==== ENTRIES

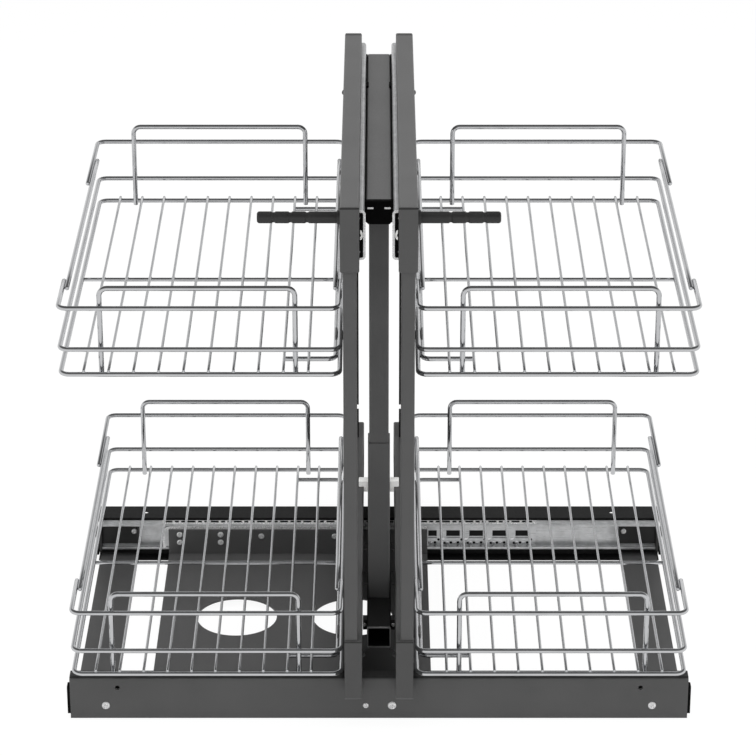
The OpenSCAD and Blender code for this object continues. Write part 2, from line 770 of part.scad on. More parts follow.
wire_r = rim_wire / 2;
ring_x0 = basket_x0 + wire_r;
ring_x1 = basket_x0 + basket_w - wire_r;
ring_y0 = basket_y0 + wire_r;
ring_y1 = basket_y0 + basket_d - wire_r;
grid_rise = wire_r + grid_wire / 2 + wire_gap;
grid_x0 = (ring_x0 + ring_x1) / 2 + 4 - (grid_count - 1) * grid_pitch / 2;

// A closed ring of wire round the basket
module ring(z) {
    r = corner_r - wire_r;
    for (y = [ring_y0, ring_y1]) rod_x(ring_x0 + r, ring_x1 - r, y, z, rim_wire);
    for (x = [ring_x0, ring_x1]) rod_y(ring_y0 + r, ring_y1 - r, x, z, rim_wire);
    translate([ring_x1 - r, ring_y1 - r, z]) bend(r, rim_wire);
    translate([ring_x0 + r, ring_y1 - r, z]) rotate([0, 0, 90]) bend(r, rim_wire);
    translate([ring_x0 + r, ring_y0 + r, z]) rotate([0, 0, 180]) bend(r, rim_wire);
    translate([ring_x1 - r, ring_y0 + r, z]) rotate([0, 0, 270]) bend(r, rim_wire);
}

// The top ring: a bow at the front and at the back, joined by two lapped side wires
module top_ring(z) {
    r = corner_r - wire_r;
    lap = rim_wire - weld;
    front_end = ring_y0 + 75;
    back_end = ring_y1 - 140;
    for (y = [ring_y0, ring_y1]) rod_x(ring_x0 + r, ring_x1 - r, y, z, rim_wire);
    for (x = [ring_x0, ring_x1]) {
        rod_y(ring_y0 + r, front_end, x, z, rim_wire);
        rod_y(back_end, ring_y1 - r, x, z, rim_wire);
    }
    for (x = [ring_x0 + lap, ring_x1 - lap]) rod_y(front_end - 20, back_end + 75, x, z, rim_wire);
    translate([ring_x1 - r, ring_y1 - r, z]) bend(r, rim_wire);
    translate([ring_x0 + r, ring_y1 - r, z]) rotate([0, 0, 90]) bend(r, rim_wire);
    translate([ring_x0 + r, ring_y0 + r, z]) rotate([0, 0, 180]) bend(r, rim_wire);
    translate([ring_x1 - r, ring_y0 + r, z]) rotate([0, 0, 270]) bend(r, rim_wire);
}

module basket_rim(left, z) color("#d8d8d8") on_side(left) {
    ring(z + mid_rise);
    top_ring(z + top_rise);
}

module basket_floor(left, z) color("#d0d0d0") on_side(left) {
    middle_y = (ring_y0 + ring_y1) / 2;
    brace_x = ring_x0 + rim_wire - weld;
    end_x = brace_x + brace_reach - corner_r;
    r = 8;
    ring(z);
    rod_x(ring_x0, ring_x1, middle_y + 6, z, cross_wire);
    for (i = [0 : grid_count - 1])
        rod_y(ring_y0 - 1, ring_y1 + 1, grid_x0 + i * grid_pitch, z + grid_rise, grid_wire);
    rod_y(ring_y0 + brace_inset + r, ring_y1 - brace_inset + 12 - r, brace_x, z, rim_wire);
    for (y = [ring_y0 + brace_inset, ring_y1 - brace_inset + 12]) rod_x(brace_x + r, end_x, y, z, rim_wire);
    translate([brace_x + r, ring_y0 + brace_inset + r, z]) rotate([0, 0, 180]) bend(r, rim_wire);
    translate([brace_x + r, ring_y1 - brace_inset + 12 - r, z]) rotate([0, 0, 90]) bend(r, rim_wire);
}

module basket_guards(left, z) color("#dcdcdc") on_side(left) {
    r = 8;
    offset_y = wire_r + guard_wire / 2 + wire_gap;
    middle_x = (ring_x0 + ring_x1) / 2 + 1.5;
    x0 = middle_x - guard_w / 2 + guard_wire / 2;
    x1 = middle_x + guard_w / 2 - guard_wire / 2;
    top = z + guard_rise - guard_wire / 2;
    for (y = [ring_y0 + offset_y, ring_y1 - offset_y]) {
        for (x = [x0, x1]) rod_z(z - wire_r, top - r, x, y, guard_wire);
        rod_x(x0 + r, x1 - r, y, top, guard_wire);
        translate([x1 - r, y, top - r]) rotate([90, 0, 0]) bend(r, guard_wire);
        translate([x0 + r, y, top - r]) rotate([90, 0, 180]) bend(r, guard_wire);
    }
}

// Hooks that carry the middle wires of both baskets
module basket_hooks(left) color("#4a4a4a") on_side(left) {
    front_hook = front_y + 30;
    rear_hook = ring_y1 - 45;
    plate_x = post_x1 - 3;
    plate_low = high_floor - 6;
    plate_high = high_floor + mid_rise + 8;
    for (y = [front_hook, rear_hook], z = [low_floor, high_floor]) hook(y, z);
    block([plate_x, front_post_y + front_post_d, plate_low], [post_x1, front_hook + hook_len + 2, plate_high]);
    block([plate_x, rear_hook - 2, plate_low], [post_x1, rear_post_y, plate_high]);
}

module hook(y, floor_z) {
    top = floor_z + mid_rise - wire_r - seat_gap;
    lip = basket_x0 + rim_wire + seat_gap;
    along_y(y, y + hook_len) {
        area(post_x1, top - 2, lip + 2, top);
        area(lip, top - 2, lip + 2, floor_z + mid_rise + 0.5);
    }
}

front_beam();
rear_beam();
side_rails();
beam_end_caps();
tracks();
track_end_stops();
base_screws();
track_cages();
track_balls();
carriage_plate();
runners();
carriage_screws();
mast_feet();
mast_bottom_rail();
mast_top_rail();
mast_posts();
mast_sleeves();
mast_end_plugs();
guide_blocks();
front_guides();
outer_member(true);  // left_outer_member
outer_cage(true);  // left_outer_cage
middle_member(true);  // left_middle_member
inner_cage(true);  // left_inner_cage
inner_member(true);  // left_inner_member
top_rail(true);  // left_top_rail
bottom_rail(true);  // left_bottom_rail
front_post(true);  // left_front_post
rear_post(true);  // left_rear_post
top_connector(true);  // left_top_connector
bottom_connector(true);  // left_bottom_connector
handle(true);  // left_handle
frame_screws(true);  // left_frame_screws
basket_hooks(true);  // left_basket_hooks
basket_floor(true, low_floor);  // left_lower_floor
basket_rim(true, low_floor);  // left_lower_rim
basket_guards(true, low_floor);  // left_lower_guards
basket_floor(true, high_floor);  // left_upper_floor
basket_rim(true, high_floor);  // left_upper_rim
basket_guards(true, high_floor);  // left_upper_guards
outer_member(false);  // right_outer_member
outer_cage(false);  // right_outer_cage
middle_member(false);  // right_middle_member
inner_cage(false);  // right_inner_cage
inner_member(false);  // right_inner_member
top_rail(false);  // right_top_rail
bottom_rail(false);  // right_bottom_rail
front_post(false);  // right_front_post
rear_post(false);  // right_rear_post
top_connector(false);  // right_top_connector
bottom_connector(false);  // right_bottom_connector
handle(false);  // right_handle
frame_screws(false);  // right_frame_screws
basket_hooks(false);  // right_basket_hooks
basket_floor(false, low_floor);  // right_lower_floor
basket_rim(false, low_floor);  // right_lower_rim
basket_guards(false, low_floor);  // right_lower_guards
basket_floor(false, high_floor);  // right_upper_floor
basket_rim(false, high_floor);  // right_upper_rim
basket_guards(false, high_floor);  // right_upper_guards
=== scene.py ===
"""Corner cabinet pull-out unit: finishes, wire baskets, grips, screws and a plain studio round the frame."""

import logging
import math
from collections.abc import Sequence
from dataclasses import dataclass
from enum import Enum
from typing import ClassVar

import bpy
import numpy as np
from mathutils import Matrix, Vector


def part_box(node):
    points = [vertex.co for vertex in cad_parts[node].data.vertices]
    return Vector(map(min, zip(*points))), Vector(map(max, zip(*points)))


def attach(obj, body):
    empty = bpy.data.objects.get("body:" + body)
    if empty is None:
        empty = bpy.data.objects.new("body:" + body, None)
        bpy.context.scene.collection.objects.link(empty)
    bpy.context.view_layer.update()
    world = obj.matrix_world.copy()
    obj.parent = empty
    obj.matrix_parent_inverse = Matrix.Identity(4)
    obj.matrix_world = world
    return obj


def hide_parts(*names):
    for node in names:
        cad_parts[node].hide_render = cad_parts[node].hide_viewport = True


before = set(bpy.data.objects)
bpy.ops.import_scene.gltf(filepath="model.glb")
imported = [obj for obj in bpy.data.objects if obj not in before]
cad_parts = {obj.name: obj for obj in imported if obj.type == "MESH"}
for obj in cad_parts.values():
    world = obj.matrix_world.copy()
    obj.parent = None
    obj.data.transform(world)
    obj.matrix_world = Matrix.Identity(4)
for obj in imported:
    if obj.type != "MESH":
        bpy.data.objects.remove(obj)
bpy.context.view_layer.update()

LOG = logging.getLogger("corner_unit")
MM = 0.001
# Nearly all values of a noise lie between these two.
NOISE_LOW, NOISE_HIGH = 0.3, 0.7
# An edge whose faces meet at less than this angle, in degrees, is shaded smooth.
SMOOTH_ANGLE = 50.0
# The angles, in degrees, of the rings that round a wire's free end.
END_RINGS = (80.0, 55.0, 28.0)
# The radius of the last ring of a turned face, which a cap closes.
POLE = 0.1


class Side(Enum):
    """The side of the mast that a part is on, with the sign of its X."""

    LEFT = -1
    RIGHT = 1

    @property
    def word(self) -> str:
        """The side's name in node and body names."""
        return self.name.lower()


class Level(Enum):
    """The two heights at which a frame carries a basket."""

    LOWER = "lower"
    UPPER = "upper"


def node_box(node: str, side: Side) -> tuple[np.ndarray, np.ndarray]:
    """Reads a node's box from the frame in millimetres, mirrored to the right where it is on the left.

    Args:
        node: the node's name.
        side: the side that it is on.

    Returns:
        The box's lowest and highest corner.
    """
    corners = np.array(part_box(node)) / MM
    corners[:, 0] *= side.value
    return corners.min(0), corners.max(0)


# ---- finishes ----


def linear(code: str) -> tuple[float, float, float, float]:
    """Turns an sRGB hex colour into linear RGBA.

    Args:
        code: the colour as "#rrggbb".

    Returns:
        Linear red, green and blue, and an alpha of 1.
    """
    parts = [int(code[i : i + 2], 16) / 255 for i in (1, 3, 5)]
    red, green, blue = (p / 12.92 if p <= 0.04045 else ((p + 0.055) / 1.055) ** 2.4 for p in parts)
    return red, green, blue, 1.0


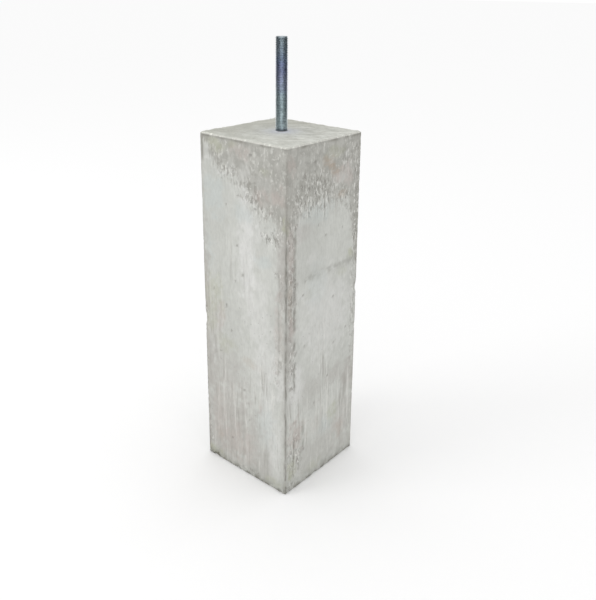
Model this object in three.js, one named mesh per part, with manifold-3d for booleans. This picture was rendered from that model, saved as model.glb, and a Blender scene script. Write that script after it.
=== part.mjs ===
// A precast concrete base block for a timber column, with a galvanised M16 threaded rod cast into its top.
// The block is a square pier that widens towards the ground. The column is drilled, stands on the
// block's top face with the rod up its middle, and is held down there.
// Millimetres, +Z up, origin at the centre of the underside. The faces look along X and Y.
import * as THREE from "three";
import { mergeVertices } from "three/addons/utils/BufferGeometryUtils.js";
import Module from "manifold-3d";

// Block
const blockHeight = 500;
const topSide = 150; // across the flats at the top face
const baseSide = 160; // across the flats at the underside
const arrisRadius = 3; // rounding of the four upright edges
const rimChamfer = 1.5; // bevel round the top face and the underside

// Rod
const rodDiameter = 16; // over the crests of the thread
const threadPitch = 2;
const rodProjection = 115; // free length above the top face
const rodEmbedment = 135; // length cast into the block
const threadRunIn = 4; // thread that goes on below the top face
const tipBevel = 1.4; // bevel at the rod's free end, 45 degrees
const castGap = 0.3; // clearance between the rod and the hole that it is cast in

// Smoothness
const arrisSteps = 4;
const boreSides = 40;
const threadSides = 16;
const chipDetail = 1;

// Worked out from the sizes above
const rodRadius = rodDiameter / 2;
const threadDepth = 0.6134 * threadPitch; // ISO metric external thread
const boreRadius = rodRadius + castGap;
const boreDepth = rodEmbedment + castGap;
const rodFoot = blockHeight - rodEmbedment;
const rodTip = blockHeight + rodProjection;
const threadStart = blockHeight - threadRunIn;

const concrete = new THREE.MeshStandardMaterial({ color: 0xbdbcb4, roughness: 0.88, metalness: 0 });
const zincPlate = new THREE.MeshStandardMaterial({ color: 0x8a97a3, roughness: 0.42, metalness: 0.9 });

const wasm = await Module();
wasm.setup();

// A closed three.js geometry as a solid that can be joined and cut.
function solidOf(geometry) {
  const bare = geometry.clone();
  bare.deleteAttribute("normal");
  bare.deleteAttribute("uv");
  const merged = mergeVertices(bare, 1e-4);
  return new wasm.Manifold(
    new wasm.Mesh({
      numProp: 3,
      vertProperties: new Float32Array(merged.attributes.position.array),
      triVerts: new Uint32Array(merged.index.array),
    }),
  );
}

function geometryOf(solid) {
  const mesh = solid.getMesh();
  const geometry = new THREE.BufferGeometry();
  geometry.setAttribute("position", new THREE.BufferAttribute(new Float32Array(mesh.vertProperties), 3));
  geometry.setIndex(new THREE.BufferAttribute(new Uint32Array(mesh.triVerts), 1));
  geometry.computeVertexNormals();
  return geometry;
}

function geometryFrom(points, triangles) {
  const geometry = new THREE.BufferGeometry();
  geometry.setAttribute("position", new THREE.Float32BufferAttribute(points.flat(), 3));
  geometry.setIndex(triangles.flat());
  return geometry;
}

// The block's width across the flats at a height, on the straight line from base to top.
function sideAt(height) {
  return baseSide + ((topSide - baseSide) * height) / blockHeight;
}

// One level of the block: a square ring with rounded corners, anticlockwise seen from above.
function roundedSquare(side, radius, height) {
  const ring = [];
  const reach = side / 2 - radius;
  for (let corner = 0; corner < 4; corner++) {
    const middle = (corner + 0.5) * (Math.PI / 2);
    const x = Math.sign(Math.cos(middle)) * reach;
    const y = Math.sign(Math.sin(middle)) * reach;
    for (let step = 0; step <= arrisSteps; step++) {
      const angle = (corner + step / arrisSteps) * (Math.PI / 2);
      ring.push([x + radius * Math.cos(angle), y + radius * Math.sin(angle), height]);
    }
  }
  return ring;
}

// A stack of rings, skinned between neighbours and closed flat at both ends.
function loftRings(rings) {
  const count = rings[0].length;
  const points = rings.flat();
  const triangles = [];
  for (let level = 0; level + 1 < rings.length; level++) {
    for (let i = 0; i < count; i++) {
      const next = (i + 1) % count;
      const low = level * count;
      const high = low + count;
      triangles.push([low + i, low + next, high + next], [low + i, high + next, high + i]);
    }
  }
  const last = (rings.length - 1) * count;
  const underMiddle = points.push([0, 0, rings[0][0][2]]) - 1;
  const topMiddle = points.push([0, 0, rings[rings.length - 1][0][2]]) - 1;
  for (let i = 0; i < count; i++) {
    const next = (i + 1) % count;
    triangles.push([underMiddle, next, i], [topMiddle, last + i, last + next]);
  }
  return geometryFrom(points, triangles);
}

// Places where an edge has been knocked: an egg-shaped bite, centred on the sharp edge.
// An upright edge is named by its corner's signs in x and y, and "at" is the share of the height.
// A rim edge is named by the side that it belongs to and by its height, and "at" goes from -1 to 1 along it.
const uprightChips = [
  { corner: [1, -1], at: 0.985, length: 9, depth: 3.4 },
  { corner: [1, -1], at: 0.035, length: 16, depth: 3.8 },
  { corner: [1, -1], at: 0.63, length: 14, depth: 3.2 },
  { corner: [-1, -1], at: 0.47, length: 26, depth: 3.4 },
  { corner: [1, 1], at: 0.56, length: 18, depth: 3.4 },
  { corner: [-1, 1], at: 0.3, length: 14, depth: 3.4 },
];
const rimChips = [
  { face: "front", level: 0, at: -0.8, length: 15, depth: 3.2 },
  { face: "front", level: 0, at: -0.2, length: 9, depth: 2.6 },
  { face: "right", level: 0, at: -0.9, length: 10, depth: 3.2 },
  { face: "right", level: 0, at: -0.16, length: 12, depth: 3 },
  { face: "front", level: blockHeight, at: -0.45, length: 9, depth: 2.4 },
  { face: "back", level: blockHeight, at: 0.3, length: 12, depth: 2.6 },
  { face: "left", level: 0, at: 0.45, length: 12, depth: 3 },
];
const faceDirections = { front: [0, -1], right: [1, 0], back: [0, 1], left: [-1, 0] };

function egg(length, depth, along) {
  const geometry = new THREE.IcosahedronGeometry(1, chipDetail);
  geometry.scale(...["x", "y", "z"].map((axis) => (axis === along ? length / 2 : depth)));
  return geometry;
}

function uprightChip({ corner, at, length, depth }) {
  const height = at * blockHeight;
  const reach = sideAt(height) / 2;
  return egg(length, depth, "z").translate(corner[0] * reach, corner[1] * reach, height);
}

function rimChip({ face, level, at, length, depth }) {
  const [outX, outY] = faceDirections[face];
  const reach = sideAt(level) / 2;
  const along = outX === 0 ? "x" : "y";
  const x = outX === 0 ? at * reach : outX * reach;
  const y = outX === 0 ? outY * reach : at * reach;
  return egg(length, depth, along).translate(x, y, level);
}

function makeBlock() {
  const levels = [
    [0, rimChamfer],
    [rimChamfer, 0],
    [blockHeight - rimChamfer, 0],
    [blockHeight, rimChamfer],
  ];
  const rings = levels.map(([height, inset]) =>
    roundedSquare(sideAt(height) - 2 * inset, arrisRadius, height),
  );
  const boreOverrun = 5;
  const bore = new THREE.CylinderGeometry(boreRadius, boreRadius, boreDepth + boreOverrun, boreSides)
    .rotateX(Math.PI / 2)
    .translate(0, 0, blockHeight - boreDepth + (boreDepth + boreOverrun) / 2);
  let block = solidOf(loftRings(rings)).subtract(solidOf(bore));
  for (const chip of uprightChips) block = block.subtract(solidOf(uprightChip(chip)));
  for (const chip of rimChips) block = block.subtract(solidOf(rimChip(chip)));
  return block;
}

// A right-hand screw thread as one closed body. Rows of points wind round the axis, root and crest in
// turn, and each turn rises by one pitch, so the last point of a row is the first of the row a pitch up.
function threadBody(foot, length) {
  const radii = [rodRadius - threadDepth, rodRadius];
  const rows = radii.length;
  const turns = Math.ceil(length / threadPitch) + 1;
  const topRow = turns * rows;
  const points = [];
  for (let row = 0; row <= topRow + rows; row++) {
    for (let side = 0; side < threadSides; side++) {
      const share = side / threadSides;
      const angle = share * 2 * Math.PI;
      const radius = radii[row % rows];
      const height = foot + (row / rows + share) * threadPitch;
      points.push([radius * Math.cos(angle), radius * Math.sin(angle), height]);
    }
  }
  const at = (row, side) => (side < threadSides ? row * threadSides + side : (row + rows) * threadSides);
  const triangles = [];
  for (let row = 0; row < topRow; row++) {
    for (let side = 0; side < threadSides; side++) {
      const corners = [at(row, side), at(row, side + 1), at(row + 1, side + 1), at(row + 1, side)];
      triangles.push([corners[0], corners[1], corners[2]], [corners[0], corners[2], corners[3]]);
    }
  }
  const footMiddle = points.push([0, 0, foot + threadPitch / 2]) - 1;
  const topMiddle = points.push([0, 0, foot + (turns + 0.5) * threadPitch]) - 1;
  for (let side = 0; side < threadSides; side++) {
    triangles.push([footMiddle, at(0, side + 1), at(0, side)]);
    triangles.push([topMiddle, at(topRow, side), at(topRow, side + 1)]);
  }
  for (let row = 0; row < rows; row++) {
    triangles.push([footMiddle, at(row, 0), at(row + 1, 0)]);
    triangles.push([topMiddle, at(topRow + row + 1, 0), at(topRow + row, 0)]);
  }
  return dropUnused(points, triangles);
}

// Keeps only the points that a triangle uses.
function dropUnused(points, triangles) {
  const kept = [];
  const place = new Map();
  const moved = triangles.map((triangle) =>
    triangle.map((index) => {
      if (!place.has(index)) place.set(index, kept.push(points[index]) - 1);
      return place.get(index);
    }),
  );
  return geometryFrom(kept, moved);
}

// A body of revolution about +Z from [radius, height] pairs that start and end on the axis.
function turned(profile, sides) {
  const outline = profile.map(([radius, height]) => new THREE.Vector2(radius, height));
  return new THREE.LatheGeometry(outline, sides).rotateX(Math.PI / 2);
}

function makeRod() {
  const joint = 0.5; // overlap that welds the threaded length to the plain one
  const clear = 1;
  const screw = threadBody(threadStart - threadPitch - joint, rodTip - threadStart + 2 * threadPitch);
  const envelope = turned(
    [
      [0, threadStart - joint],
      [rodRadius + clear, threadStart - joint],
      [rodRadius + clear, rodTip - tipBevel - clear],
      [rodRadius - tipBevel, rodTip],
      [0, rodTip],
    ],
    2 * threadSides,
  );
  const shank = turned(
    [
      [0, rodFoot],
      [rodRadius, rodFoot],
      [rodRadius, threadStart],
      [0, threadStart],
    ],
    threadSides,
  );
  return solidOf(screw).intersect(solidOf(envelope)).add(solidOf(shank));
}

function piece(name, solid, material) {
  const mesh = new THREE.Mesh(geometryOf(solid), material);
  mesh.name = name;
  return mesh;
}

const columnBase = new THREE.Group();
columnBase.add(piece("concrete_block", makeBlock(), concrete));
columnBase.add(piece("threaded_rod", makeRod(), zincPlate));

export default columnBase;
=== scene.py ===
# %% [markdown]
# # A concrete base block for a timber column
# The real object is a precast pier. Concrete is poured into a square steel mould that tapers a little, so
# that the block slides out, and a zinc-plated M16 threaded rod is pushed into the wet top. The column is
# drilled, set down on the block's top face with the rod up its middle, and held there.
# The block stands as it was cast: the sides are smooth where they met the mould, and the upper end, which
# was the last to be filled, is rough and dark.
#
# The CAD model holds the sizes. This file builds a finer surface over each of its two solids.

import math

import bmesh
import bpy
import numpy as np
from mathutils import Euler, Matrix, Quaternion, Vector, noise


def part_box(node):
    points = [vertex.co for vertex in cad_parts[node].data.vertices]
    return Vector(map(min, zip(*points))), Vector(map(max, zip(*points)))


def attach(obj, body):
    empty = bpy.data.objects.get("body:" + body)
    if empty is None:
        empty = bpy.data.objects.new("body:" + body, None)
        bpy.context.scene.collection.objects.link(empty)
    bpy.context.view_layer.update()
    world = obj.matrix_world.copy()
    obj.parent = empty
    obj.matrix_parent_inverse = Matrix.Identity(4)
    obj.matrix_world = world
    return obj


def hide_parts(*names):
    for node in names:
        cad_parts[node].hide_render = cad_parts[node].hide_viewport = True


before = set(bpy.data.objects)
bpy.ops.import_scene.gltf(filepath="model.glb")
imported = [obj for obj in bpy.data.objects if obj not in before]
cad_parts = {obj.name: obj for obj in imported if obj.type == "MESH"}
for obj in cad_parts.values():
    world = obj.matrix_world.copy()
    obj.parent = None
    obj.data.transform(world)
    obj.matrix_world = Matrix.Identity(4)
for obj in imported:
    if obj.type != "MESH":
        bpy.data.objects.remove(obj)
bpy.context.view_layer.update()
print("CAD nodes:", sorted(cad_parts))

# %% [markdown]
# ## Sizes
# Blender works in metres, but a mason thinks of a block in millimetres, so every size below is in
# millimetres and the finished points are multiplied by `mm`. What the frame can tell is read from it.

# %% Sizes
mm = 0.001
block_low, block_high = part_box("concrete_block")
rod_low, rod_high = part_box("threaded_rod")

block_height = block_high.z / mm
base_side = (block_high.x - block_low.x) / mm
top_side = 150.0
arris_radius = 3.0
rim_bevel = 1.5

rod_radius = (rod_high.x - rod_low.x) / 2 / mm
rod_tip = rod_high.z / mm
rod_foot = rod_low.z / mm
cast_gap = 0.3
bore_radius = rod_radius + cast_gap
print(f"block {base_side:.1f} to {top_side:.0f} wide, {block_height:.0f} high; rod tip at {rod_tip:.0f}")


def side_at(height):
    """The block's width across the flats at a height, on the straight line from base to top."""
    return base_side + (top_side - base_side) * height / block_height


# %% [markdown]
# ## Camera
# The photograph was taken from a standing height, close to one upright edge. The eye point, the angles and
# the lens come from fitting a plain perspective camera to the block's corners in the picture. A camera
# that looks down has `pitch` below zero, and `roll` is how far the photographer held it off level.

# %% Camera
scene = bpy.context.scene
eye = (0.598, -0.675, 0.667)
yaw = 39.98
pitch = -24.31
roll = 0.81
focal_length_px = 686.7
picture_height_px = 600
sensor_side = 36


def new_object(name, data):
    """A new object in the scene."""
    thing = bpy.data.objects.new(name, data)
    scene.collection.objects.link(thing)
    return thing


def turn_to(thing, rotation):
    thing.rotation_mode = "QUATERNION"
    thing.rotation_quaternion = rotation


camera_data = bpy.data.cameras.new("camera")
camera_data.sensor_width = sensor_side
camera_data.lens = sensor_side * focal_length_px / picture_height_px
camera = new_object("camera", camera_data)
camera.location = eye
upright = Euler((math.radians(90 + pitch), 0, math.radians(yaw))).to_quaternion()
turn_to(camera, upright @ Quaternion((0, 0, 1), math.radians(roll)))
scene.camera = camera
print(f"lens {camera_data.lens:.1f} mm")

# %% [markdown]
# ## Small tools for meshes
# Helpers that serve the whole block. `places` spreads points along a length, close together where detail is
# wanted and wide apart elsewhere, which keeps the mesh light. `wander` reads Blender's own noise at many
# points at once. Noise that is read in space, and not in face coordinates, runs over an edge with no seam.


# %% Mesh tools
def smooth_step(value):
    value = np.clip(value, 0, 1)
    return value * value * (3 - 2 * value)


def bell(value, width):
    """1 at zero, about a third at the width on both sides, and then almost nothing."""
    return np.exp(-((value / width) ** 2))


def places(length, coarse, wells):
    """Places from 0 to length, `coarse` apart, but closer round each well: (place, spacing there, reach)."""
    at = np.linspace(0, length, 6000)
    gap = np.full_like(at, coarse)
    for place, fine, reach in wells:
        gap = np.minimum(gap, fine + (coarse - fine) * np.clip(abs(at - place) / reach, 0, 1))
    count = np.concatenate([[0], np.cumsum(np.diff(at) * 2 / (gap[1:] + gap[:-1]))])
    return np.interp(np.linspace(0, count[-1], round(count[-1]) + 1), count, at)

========

- EXERCISE GOAL:
Please copy exactly the lines from the first line of the records above through the line containing "grid_x0 = (ring_x0", including both, and nothing more.

- OUTPUT:
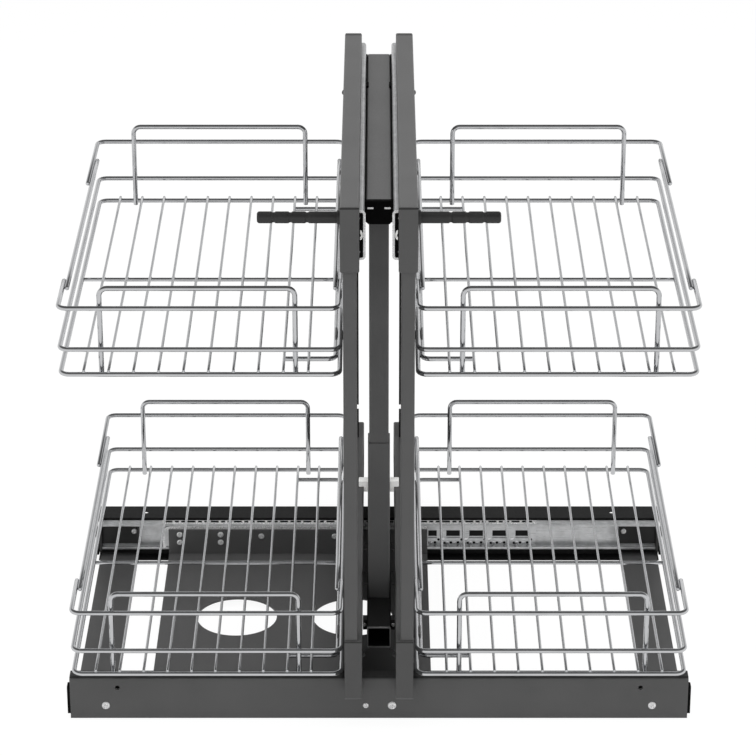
The OpenSCAD and Blender code for this object continues. Write part 2, from line 770 of part.scad on. More parts follow.
wire_r = rim_wire / 2;
ring_x0 = basket_x0 + wire_r;
ring_x1 = basket_x0 + basket_w - wire_r;
ring_y0 = basket_y0 + wire_r;
ring_y1 = basket_y0 + basket_d - wire_r;
grid_rise = wire_r + grid_wire / 2 + wire_gap;
grid_x0 = (ring_x0 + ring_x1) / 2 + 4 - (grid_count - 1) * grid_pitch / 2;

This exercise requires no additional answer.